Tuesday, July 17, 2012

Blog CXXV (125): Eight Questions: Western History

The next entry in the Eight Questions series comes from Eileen V. Wallis in the field of Western History.  Wallis received her BA in history from California State University, Northridge; her MA is in History with a public history emphasis from Sacramento State University; and her Ph.D. is in history from the University of Utah.  She is an assistant professor of history at California State Polytechnic University, Pomona.  Her research interests include California and the American West; the Progressive Era; public history; U.S. women's history; and agricultural and environmental history. At Pomona, she teaches classes on California history, public history and women's history.   She is the author of Earning Power: Women and Work in Los Angeles, 1880-1930 (2010).

What is the greatest strength of your field? In the history profession?
I believe the greatest strength of my field is its diversity. The American West is such a vast topic that there is room for an enormous range of time periods, topics and approaches. One scholar might work on indigenous peoples in the 17th Century southwest, while another might study the 21st century Pacific Coast, and yet they are both, at least in my view, “western” historians. Studying the American West shakes up some of the more rigid ideas within both history and the historical profession about how the United States became what it is today, and where it may be going in the future.
What is the biggest issue facing your field? The history profession?
I would say that the biggest issue western historians face is the still somewhat slippery concept of “the West” itself. In many ways we are still grappling with the questions Frederick Jackson Turner raised more than a century ago, and that the New Western Historians raised again in the 1980s. What is the west? Is it a process or a place? Where does it start? Where does it end? Is there still an “American West” today, or have the forces of modernization obliterated regional differences? Ask ten different western historians these questions, and in all likelihood you will get ten different answers. This makes for fun arguments at conferences, but it does mean we do not have the same collective conceptual framework other fields have.

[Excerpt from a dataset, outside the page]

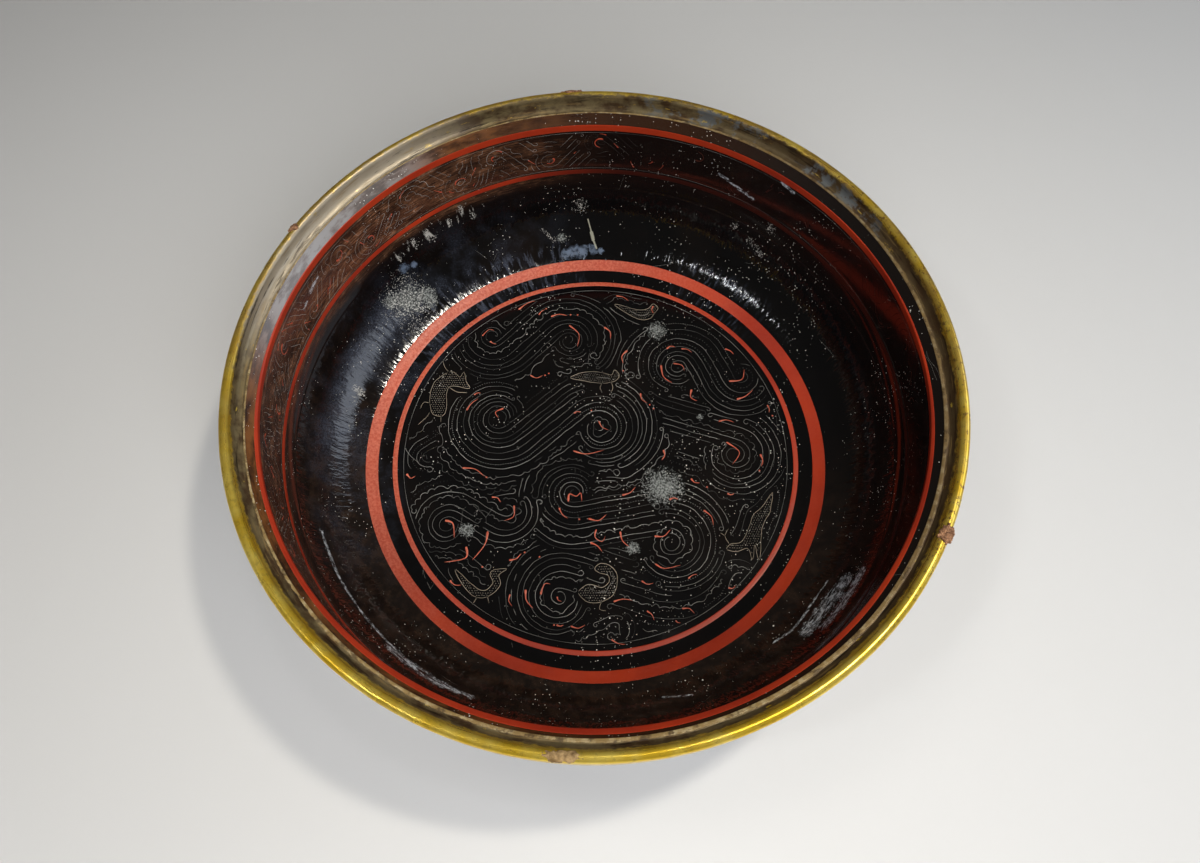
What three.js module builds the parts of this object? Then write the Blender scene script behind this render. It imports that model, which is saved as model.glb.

For the larger history profession jobs, as several previous posters have already mentioned, remain a major issue. The market for historians of the American West is not quite as oversaturated at it is in other specialties because there simply aren’t that many programs. But many colleges and universities are not hiring historians in the American West, and not replacing those that retire, even as demand for courses is on the rise. California State Polytechnic University, Pomona, where I teach, used to have four full-time tenure-track faculty specializing in California history. Now there is just me. Fortunately we have several excellent adjunct professors who help meet demand. But that is of course no substitute for hiring full-time tenure-track faculty.
What is the most interesting work being done in your field? Why?
The work I find most interesting looks at the intersections between a range of different variables: race, social class, gender, economics, etc. Scholars are finding that subjects that might seem to be rather narrow can actually have tremendous depth when you look more closely.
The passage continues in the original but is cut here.